Ultimately, KSM took responsibility for the 9/ll attacks and virtually all other al Qaeda terror strikes, including the beheading of Wall Street Journal reporter Daniel Pearl.

"KSM lasted the longest under waterboarding, about a minute and a half, but once he broke, it never had to be used again," said a former CIA official familiar with KSM's case.

ABC News first reported on waterboarding in November 2005 as part of a George Polk Award-winning series of reports on the agency and its practices. In that report, CIA sources outlined for ABC News a list of harsh interrogation techniques approved by the Bush administration in a "Presidential Finding," which authorized the use of the techniques on a narrow range of "high-value" targets.

The CIA sources described the list of six "Enhanced Interrogation Techniques" instituted in mid-March 2002 and used, they said, on a dozen top al Qaeda targets incarcerated in isolation at secret locations on military bases in regions from Asia to Eastern Europe. According to the sources, only a handful of CIA interrogators are trained and authorized to use the techniques:

1. The Attention Grab: The interrogator forcefully grabs the shirt front of the prisoner and shakes him.

2. The Attention Slap: An open-handed slap aimed at causing pain and triggering fear.

3. The Belly Slap: A hard open-handed slap to the stomach. The aim is to cause pain, but not internal injury. Doctors consulted advised against using a punch, which could cause lasting internal damage.

4. Longtime Standing: This technique is described as among the most effective. Prisoners are forced to stand, handcuffed and with their feet shackled to an eye bolt in the floor for more than 40 hours. Exhaustion and sleep deprivation are effective in yielding confessions.

5. The Cold Cell: The prisoner is left to stand naked in a cell kept near 50 degrees. Throughout the time in the cell the prisoner is doused with cold water.

6. Waterboarding (as demonstrated in the picture above): The prisoner is bound to an inclined board, feet raised and head slightly below the feet. Cellophane is wrapped over the prisoner's face and water is poured over him. Unavoidably, the gag reflex kicks in and a terrifying fear of drowning leads to almost instant pleas to bring the treatment to a halt.

According to the sources, CIA officers who subjected themselves to the waterboarding technique lasted an average of 14 seconds before caving in."

As you can see, waterboarding DID work on KSM, getting very important information from a man who would not cooperate without it.

If you take waterboarding out of the equation, which of the other five techniques do you find acceptable to obtain life-saving information from terrorists who are bent on killing us?

Anonymous,  February 16, 2010 at 2:07 PM  

You're conflating two separate issues:

1. Waterboarding is torture

2. Waterboarding may be effective.

Nobody's debating that waterboarding may be effective... but taht doesn't mean it's not torture.
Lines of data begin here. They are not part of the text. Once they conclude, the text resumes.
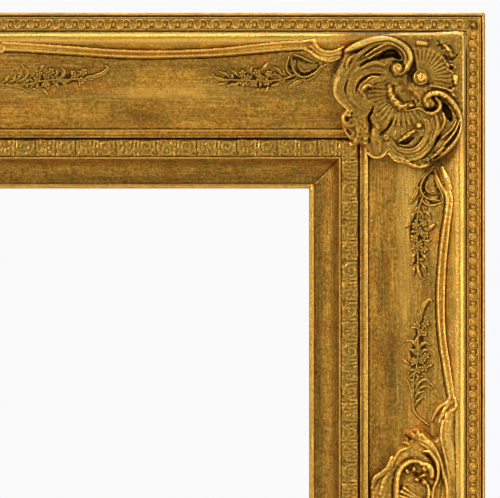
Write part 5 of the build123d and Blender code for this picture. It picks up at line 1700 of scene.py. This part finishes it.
lamps = {
    "key": {"at": (-1.6, -1.5, 1.3), "size": 0.8, "power": 40.0},
    "fill": {"at": (2.1, -1.5, 0.3), "size": 2.0, "power": 33.0},
    "above": {"at": (0.5, -0.7, 2.3), "size": 1.2, "power": 20.0},
    "behind": {"at": (0.8, 2.6, 1.6), "size": 1.6, "power": 45.0},
}
lampTarget = (0.2, 0, 0.15)
roomLight = {"onFrame": 0.34, "seen": 0.956}
for name, lamp in lamps.items():
    light = bpy.data.objects.new(name, bpy.data.lights.new(name, "AREA"))
    light.data.size = lamp["size"]
    light.data.energy = lamp["power"]
    light.location = lamp["at"]
    lookAt(light, lampTarget)
    bpy.context.scene.collection.objects.link(light)

room = bpy.data.worlds.new("room")
room.use_nodes = True
bpy.context.scene.world = room
tree = room.node_tree
tree.nodes.clear()
seen = addNode(tree, "ShaderNodeLightPath")
amount = addNode(tree, "ShaderNodeMapRange", {}, {
    "Value": (seen, "Is Camera Ray"), "To Min": roomLight["onFrame"], "To Max": roomLight["seen"]})
glow = addNode(tree, "ShaderNodeBackground", {}, {"Color": (1, 1, 1, 1), "Strength": (amount, 0)})
addNode(tree, "ShaderNodeOutputWorld", {}, {"Surface": (glow, 0)})
bpy.context.scene.view_settings.view_transform = "Standard"

floorSize = 5.5
floorMesh = bpy.data.meshes.new("floor")
floorZ = -halfHeight * mm
floorCorners = [(x * floorSize, y * floorSize, floorZ) for x, y in ((-1, -1), (1, -1), (1, 1), (-1, 1))]
floorMesh.from_pydata(floorCorners, [], [(0, 1, 2, 3)])
floor = bpy.data.objects.new("floor", floorMesh)
bpy.context.scene.collection.objects.link(floor)
floorPaint, tree = newMaterial("palePaint")
paint = addNode(tree, "ShaderNodeBsdfPrincipled", {}, {"Base Color": linear("#E4E4E2"), "Roughness": 0.8})
addNode(tree, "ShaderNodeOutputMaterial", {}, {"Surface": (paint, 0)})
floor.data.materials.append(floorPaint)
floor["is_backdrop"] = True
print("stage: camera, light and floor made")

{"cad": [list(corner) for corner in cadBounds], "visual": [list(corner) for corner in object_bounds()]}
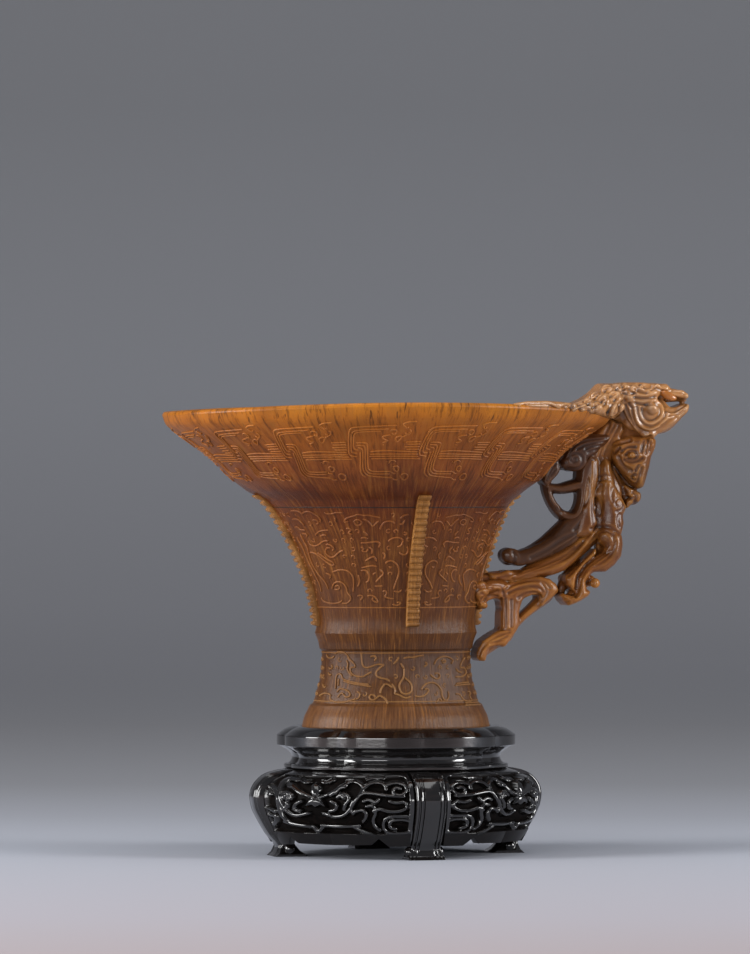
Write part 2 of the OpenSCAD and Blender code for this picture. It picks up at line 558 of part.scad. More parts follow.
// A point on an apron in the quarter between +X and +Y: way along it from the leg at +X, height
// share, and how far outside its middle surface
apron_end = leg_w / 2 + joint_gap;
function apron_point(t, s, out) =
    let (reach = column(apron_out_shares, s, 1))
    let (half_l = stand_l / 2 * reach - apron_t / 2)
    let (half_w = stand_w / 2 * reach - apron_t / 2)
    let (first = asin(apron_end / (half_w - apron_t)))
    let (last = 90 - asin(apron_end / (half_l - apron_t)))
    let (a = between(first, last, t))
    [(half_l * lobes(a) + out) * cos(a), (half_w * lobes(a) + out) * sin(a), s * leg_h - joint_gap];
function apron_out_way(t, s) = unit(apron_point(t, s, apron_t) - apron_point(t, s, 0));
module apron_strap(rows, mirrored) {
    fine = [for (r = smooth(rows, apron_strap_steps)) [mirrored ? 1 - r[0] : r[0], r[1], r[2], r[3]]];
    strap([for (r = fine) apron_point(r[0], r[1], 0)],
        [for (r = fine) r[2] * leg_h],
        [for (r = fine) r[3] * apron_t],
        [for (r = fine) apron_out_way(r[0], r[1])],
        apron_strap_sides);
}
// A solid band of the apron between two height shares, of which the lower may change along it
module apron_band(low_rows, high_share, depth_shares, end_share, steps) {
    edge = function(t) lookup(t > 0.5 ? 1 - t : t, low_rows);
    heights = function(t) [for (k = [0:steps]) between(edge(t), high_share, k / steps)];
    rings = [for (i = [0:apron_columns])
        let (t = between(end_share, 1 - end_share, i / apron_columns))
        let (up = heights(t))
        concat([for (s = up) apron_point(t, s, depth_shares[0] * apron_t)],
            [for (k = [steps:-1:0]) apron_point(t, up[k], depth_shares[1] * apron_t)])];
    ends = [for (t = [end_share, 1 - end_share])
        apron_point(t, (edge(t) + high_share) / 2, (depth_shares[0] + depth_shares[1]) / 2 * apron_t)];
    skin(rings, ends[0], ends[1]);
}
module apron_flower() {
    for (i = [0:petal_count - 1]) {
        a = 360 * i / petal_count;
        hull() for (k = [petal_root_share, 1], out = [-1, 1])
            translate(apron_point(
                flower_share[0] + petal_reach_shares[0] * k * cos(a),
                flower_share[1] + petal_reach_shares[1] * k * sin(a),
                out * petal_depth_share * apron_t))
                sphere(r = petal_round_share * leg_h, $fn = petal_facets);
    }
}
module apron() {
    color(blackwood) {
        apron_band(apron_edge_shares, apron_band_share, [-0.5, 0.5], 0, apron_band_steps);
        apron_band([[0, apron_rail_share], [0.5, apron_rail_share]], 1, [-0.5, 0.5], 0, apron_band_steps);
        apron_band([for (t = [0, 0.5]) [t, apron_ground_height_shares[0]]], apron_ground_height_shares[1],
            apron_ground_depth_shares, apron_ground_end_share, apron_ground_steps);
        apron_flower();
        for (mirrored = [false, true]) {
            apron_strap(vine_shares, mirrored);
            apron_strap(curl_shares, mirrored);
            apron_strap(fret_shares, mirrored);
            apron_strap(stile_shares, mirrored);
        }
    }
}
module apron_back_right() { apron(); }
module apron_back_left() { mirror([1, 0, 0]) apron(); }
module apron_front_left() { mirror([1, 0, 0]) mirror([0, 1, 0]) apron(); }
module apron_front_right() { mirror([0, 1, 0]) apron(); }

placed() stand_board();
placed() stand_waist();
placed() stand_collar();
placed() leg_right();
placed() leg_back();
placed() leg_left();
placed() leg_front();
placed() apron_back_right();
placed() apron_back_left();
placed() apron_front_left();
placed() apron_front_right();
placed() cup_body();
placed() flange_right();
placed() flange_back();
placed() flange_left();
placed() flange_front();
placed() handle_root();
placed() handle_tail();
placed() handle_branch();
placed() handle_haunch();
placed() handle_trunk();
placed() handle_ring();
placed() handle_leaf();
placed() lower_dragon_head();
placed() rim_dragon_body();
placed() rim_dragon_head();
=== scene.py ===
"""Horn drinking cup with a dragon handle on its carved stand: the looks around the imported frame."""
import math

import bmesh
import bpy
import numpy as np
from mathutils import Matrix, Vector
from mathutils.bvhtree import BVHTree


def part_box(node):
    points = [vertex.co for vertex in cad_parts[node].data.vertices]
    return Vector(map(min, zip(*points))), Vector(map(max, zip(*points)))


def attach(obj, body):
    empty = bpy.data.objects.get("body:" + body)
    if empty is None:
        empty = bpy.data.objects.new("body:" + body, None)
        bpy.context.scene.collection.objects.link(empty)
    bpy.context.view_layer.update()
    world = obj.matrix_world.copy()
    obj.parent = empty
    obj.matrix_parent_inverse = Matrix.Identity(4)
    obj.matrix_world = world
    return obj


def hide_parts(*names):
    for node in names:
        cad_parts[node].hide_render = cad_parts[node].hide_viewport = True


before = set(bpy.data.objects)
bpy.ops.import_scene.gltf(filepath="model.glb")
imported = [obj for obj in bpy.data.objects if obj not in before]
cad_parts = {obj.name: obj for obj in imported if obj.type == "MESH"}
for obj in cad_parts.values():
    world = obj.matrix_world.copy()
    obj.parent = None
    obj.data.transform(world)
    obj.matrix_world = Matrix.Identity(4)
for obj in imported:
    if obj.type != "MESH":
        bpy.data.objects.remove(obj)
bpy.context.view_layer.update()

MM = 0.001
board_low, board_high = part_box("stand_board")
axis_x = (board_low.x + board_high.x) / 2 / MM

# The photograph: its frame, where the cup's axis and eye level are in it, and how far away the eye is
PHOTO_W = 750
PHOTO_H = 954
FOCAL_PX = 6500
AXIS_PX = 396
EYE_PY = 477
EYE_Z = 121.4
EYE_AWAY = 2080
EYE_TURN = math.radians(16)
SENSOR_MM = 36
sight_way = np.array([math.sin(EYE_TURN), math.cos(EYE_TURN), 0])
across_way = np.array([math.cos(EYE_TURN), -math.sin(EYE_TURN), 0])
up_way = np.array([0, 0, 1])
eye_off = (AXIS_PX - PHOTO_W / 2) / FOCAL_PX * EYE_AWAY
eye = -EYE_AWAY * sight_way - eye_off * across_way + EYE_Z * up_way

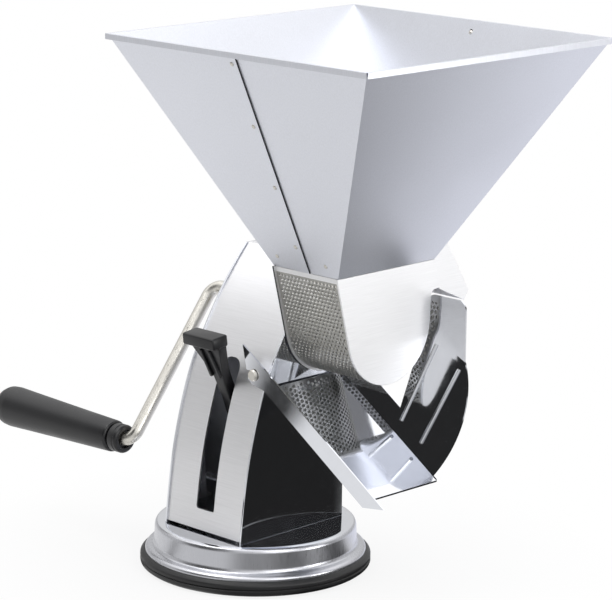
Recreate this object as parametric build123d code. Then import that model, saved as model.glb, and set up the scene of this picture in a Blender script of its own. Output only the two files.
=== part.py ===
"""Hand-cranked tomato strainer on a suction base, in millimetres.

A square hopper feeds a half-round perforated trough, in which a four-bladed
rotor presses the fruit through the holes.  Juice runs off down a polished
tray, and skins leave over the trough's back edge, under a hood.  A sheet-metal
column carries the rotor's shaft and stands on a base that a lever sucks down.

Axes: X runs along the shaft, away from the crank; -Y is the side with the
lever slot; Z is up.  The origin is the centre of the base, on the table.
"""
from build123d import *
import math
import os

# ---------------------------------------------------------------- base
pad_d = 140.0             # rubber suction pad, overall
pad_rim_h = 9.0           # height of its outer bead
pad_skin = 4.5            # membrane inside the bead
cup_d = 123.0             # spun steel cup above the pad
cup_top_z = 27.0          # flat top of the cup, where the column stands
cup_flare = 5.5           # how far its lower rim turns out
cup_flare_h = 4.5         # height of that flare
cup_crown_r = 3.0         # rounding between skirt and top
base_sheet = 1.2          # sheet of the cup

# ---------------------------------------------------------------- column
column_w = 62.0           # width of the front sheet, along X
column_sheet = 1.2        # sheet of every column plate
column_front_line = [     # front face seen from the side, (y, z) from foot to top
    (-44.0, 27.0),
    (-41.3, 50.0),
    (-37.2, 75.0),
    (-30.8, 100.0),
    (-21.3, 126.0),
    (-11.5, 144.0),
    (0.0, 162.0),
    (12.3, 178.0),
    (23.0, 190.0),
]
column_back_y = 42.0      # back face, upright all the way
column_top_z = 190.0      # flat top
front_lift = 1.5          # shadow gap under the front sheet
plate_proud = 0.9         # crank-side plate stands proud of the front
foot_w = 12.0             # turned-in feet of the side plates
foot_l = 56.0
slot_w = 15.0             # lever slot in the front
slot_low_z = 41.0
slot_high_z = 131.0
slot_top_r = 6.5
slot_low_r = 1.5
foot_screw_x = 25.0       # foot screws, from the centre
foot_screw_y = 20.0
screw_r = 2.0
screw_head_r = 3.8
screw_head_h = 2.4
screw_play = 0.1

# ---------------------------------------------------------------- shaft and trough
shaft_y = 26.0            # shaft axis
shaft_z = 157.0
trough_r = 34.0           # outside of the perforated trough
trough_sheet = 1.0
trough_lean = 14.5        # lean of its front wall, degrees from upright
trough_back_lean = 3.0    # and of its back wall
trough_x0 = column_w / 2 + column_sheet + 1.2   # crank-side end, behind one plate
trough_x1 = 82.8          # free end
trough_top_z = 188.5      # top of the front wall
skin_lip_z = 170.0        # top of the back wall, where skins leave
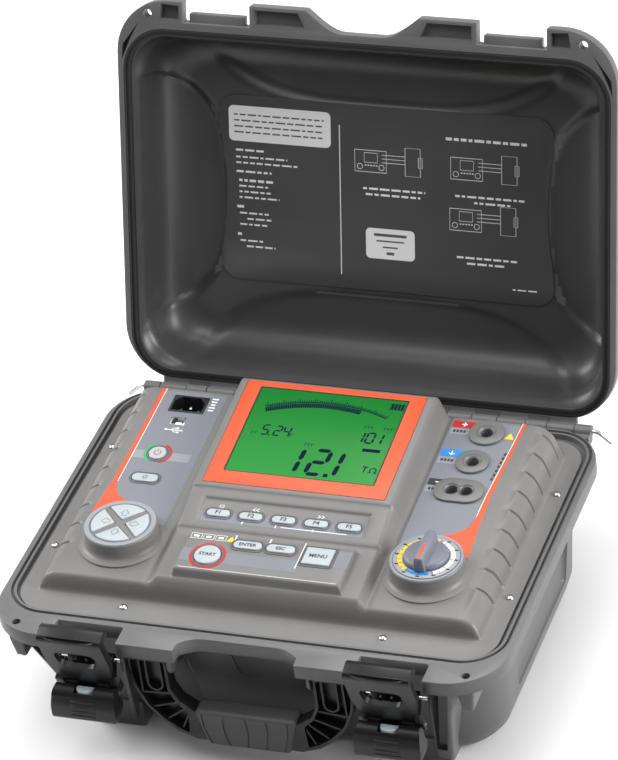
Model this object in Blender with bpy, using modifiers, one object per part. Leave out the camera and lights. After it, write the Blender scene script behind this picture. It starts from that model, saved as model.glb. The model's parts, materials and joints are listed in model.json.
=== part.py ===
"""Insulation resistance tester in a hinged carrying case.

Metres, +Z up. The origin is the centre of the flat underside of the case base,
+X runs along the width to the right of the control panel, and -Y is the front,
where the two latches and the carrying handle are. The lid stands open.
"""
import math
import bpy
import bmesh
from mathutils import Matrix, Vector

# ------------------------------------------------------------------ driving dimensions
MM = 0.001
GAP = 0.0003                      # clearance between touching pieces

RIM_Z = 0.115                     # parting plane of base and lid above the underside
LID_HEIGHT = 0.057                # closed lid above the parting plane
LID_OPEN = math.radians(107.5)    # how far the lid stands open
FLANGE_HALF_X = 0.1933            # base flange, half width
FLANGE_FRONT = -0.1563
FLANGE_REAR = 0.143
FLANGE_DEPTH = 0.012              # height of the flange skirt
CORNER_RADIUS = 0.042
OPENING_X = 0.1847                # rim opening, half width
OPENING_FRONT = -0.1285
OPENING_REAR = 0.1360
OPENING_RADIUS = 0.028
WALL = 0.0035

HINGE_Y = 0.1487
HINGE_Z = RIM_Z - 0.004
KNUCKLE_RADIUS = 0.0045
PIN_RADIUS = 0.0015
LID_KNUCKLES = ((0.066, 0.085), (0.105, 0.127), (0.144, 0.165))
BASE_KNUCKLES = ((0.0856, 0.1044), (0.1276, 0.1434), (0.1656, 0.178))

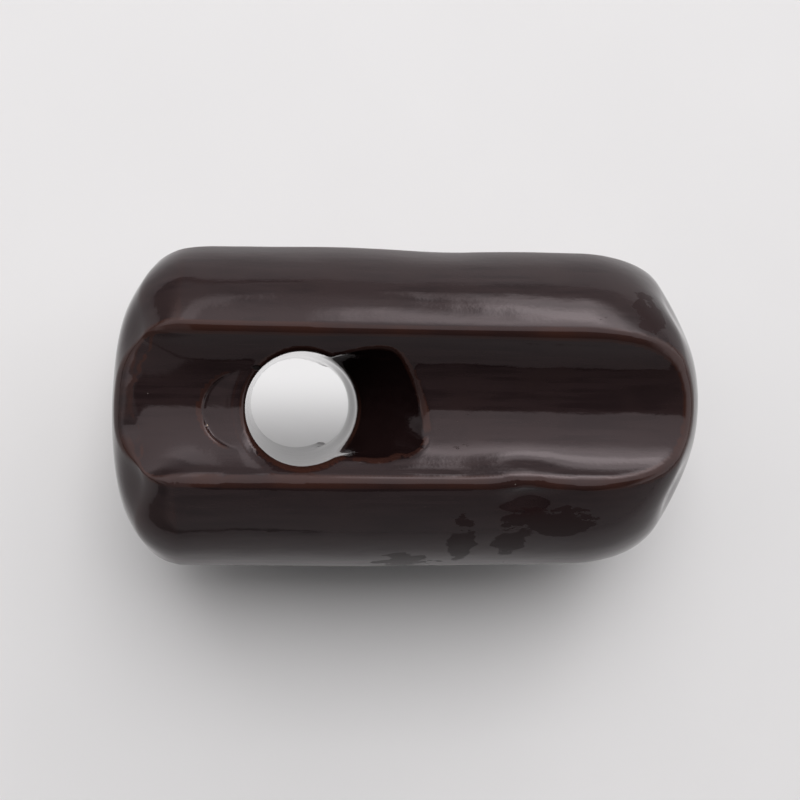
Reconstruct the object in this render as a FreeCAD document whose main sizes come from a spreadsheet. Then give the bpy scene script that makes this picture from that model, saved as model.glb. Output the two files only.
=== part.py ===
"""Guy strain insulator, wet-process porcelain, brown glaze.

The insulator is one vitrified porcelain body under one fused coat of glaze.
Frame: X along the body, +Z up, origin at the middle of the body.  Wire hole A runs along Z near
the -X end and wire hole B along Y near the +X end.  Each hole opens at both mouths into a saddle,
where the guy wire bends into a channel that runs towards the far end, so the two wire loops
interlock and the porcelain between the holes carries the pull in compression.
The -X end has the flat firing face, the only place with no glaze.
"""
import FreeCAD, Part
import math
import os

import Sketcher

DOC = FreeCAD.newDocument("guy_strain_insulator")

# Driving dimensions in millimetres and degrees.
DIMENSIONS = {
    "body_length": 140.0,
    "body_diameter": 84.0,
    "face_radius": 15.0,           # flat firing face
    "shoulder_radius": 42.0,       # arc between the firing face and the side
    "near_corner_radius": 16.0,    # rounding between the shoulder and the side
    "dome_radius": 67.0,           # +X end
    "far_corner_radius": 24.0,     # rounding between the dome and the side
    "channel_floor": 30.5,         # from the body's axis to a channel's lowest line
    "channel_radius": 23.0,        # arc of a channel's section
    "ridge_radius": 2.5,           # rounding of the ridges beside a channel
    "hole_diameter": 25.0,
    "hole_spacing": 53.0,
    "saddle_start": 13.2,          "saddle_width": 24.6,          # the wire's way through the saddle
    "saddle_bend": 26.3,           # radius of the wire's bend, at the middle of the wire
    "saddle_start_angle": 10.0,    # slope of the wire's line, away from the hole's line
    "saddle_end_angle": 46.0,
    "saddle_exit": 24.0,           # straight run after the bend, out past the channel's floor
    "mouth_rounding": 1.0,         # of the glaze, where a hole or a saddle meets the channel
    "glaze_thickness": 0.4,
    "bare_radius": 18.0,           # wiped clean of glaze on the firing face
    "wipe_depth": 4.0,
}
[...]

It is.

KSM may have confessed to bein ghte WTC mastermind, but he probably also confessed to being the offspring of Santa Claus and the Easter Bunny, too. And don't sell us the line that it was only used on KSM once. He was waterboarded 183 times in one month, according to intelligence sources. And the useful stuff was gotten by the FBI, before the CIA ever got involved.

As for which technique I find acceptable: it isn't up to me. Let's consult the Geneva Conventions for what's torture and what's not. This make-it-up-as-we-go stuff is bullcrap.